Por: LUIS GABRIEL MERINO (@luisgabrielmeri)
El mundial de fútbol fue un bálsamo. Nos unió como pocas veces habíamos estado en los últimos años y sirvió de paréntesis optimista para nuestra larga lista de problemas domésticos. Ahora que se acabó, retomamos con tedio los temas de siempre. Entre ellos, nuestro torneo de fútbol con sus arandelas: las “barras bravas” y su violencia consecuente. No es un asunto menor, exclusivo de un grupillo de hinchas desadaptados y de fácil solución. Es un problema mayúsculo que no solamente se soluciona evitando asistir al estadio. Nos incluye a todos, así nos guste o no el fútbol, porque desafortunadamente hace rato pasó de ser un asunto deportivo a un problema de orden público.
El pasado lunes en la madrugada, murió un hincha de 22 años como consecuencia de golpes de piedra y de heridas con arma blanca que otro grupo de hinchas rivales le propinaron en medio de disputas generalizadas en La Pintada, donde salieron heridas otras nueve personas y se incineró un bus. Los detalles de la turba son demenciales. Sobra con resumir que el bus fue incinerado con personas adentro que, afortunadamente, alcanzaron salir. Los heridos fueron remitidos a centros asistenciales con quemaduras de segundo y tercer grado.
La fuerza pública hace un esfuerzo enorme atendiendo cada miércoles y domingo el problema. Para los que trabajamos en lo público, sabemos que ese esfuerzo se traduce en reuniones, consejos de gobierno, comités extraordinarios; energía y tiempo que podría utilizarse en resolver asuntos estructurales, como el microtráfico, para nombrar sólo uno. Las soluciones son esquivas. Imposible negar la libre locomoción en un estado de derecho; imposible desaparecer el torneo colombiano; imposible acabar con las barras.
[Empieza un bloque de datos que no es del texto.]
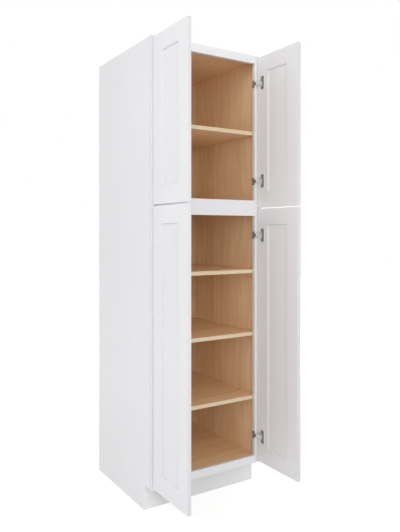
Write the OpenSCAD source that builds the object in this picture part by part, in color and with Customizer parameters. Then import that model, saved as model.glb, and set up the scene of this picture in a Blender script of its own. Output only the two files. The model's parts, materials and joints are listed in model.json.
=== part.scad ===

Ya se han aumentado las cámaras, los anillos de seguridad, el personal policial, el acompañamiento a las caravanas, los programas de pedagogía, las mesas de convivencia y el problema sigue.
El que tenga más de 30 años, sabe que alguna vez ir al estadio fue diferente. La “Putería Roja” y el “Escándalo Verde” no pasaron de ser acumulaciones de hinchas festivos que no excedieron la reyerta más allá de un intercambio de bolsas de agua y gaseosas entre tribunas. (Bueno, para ser justos, alguna vez se lanzaron tal vez un par de pilas de radio). Lo paradójico, es que aquellos eran los tiempos violentos, cuando Pablo Escobar le había declarado la guerra al Estado y el Atanasio era el único lugar de paz que teníamos para olvidar la demencia. Esta es una violencia aprendida y como tal puede desaprenderse. Hay esperanza.
El fenómeno actual es una completa copia de las experiencias del cono sur y fue importado de forma barata a nuestra ciudad en el año 97, cuando tuvimos acceso a Fox Sport y pudimos calcar con exactitud los cánticos porteños. (De ahí la proliferación de argentinismos en el fenómeno: aguante, huevos, cancha, puto). Ahora territorializamos con grafitis las esquinas, promocionamos en los menores el fanatismo de la camiseta, formamos mafias lucrativas con boletas y mercancía, y le agregamos la disposición y el lenguaje bélico que nos dejan 50 años de conflicto armado.
Lo que demuestran claramente las barras bravas, es lo fácil que nos rivalizamos, lo natural que se replica el odio en las nuevas generaciones, lo cómodo que reproducimos rentas criminales, lo inteligentes que somos para imitar fenómenos de ilegalidad potencial, lo inmediato que nos seduce la violencia pendeja. Es cierto que no podemos generalizar, como lo repiten las comunicaciones oficiales de las barras. Conozco hinchas incapaces de caer en actos de violencia por una camiseta y que sólo van al estadio como buena disculpa para armar una fiesta. Pero también sé, como decía Diderot, que del fanatismo a la barbarie sólo hay un paso. Lo triste es que el lunes se demostró que en Colombia, la barbarie no está a un paso, está a medio.